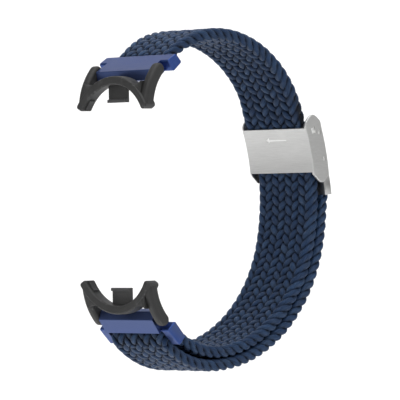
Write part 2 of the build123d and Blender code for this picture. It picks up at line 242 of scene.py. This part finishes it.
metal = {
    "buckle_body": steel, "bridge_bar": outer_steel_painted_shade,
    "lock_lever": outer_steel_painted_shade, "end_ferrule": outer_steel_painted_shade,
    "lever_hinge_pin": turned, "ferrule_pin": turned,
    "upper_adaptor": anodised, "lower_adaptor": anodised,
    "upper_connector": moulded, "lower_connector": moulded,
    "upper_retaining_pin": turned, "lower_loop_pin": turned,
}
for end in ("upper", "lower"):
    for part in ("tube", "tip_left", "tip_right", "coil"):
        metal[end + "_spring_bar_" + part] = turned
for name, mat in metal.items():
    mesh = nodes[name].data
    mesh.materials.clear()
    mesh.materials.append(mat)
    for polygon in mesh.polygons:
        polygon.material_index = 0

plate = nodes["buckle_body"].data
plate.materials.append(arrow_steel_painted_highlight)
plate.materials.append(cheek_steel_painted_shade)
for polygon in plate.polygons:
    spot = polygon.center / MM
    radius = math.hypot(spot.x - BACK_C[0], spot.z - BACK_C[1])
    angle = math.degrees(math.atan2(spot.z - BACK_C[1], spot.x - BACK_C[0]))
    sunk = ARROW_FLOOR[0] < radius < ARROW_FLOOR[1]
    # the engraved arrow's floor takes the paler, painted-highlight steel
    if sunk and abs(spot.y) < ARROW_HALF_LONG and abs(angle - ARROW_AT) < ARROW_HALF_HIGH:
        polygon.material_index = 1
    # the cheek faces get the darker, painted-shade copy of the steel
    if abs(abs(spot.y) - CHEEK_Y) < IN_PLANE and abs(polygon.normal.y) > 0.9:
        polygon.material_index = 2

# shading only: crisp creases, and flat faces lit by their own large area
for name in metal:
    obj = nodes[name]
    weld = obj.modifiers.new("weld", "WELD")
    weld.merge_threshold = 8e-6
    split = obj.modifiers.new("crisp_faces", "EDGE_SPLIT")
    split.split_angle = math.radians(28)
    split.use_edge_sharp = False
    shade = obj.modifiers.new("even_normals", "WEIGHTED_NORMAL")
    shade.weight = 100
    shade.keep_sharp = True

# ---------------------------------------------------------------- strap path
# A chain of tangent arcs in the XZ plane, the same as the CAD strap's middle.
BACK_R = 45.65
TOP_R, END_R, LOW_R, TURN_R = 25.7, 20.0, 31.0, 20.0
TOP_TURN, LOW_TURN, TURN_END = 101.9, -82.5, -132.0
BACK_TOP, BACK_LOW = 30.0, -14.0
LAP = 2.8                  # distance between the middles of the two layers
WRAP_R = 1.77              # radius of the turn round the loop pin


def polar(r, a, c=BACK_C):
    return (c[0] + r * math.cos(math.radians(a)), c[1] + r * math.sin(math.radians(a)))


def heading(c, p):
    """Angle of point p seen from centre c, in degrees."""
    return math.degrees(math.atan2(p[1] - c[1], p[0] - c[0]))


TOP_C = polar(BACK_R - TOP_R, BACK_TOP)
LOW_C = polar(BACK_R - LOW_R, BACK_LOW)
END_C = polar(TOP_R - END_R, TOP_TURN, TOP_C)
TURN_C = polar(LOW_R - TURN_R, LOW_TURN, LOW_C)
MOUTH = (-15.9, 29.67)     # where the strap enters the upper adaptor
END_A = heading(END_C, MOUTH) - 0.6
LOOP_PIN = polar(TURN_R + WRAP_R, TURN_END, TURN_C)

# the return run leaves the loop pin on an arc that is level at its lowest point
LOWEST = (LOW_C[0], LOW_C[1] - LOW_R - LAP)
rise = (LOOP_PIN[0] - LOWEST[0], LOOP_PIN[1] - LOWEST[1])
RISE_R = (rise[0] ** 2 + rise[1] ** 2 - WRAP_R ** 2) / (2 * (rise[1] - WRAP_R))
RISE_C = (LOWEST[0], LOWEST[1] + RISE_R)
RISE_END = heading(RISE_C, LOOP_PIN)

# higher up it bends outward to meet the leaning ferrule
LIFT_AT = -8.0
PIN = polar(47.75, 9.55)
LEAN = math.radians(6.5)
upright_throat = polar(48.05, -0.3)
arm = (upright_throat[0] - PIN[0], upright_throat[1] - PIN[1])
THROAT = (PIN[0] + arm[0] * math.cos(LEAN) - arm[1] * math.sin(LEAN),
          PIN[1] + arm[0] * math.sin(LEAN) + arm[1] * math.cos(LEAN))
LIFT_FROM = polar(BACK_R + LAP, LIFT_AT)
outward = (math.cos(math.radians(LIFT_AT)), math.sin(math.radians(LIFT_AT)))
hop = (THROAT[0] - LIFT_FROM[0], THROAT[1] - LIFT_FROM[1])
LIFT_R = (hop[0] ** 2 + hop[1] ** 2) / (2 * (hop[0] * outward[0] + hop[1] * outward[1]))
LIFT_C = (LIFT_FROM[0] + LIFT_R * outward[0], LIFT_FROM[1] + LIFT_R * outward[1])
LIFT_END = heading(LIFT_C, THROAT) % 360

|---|

Short task:
Word for word, quote the lines of the material from the first line through the line with "polygon.material_index = 0", both ends included.

Completed exercise:
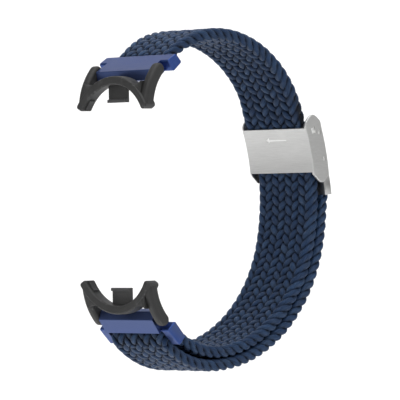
Write part 2 of the build123d and Blender code for this picture. It picks up at line 242 of scene.py. This part finishes it.
metal = {
    "buckle_body": steel, "bridge_bar": outer_steel_painted_shade,
    "lock_lever": outer_steel_painted_shade, "end_ferrule": outer_steel_painted_shade,
    "lever_hinge_pin": turned, "ferrule_pin": turned,
    "upper_adaptor": anodised, "lower_adaptor": anodised,
    "upper_connector": moulded, "lower_connector": moulded,
    "upper_retaining_pin": turned, "lower_loop_pin": turned,
}
for end in ("upper", "lower"):
    for part in ("tube", "tip_left", "tip_right", "coil"):
        metal[end + "_spring_bar_" + part] = turned
for name, mat in metal.items():
    mesh = nodes[name].data
    mesh.materials.clear()
    mesh.materials.append(mat)
    for polygon in mesh.polygons:
        polygon.material_index = 0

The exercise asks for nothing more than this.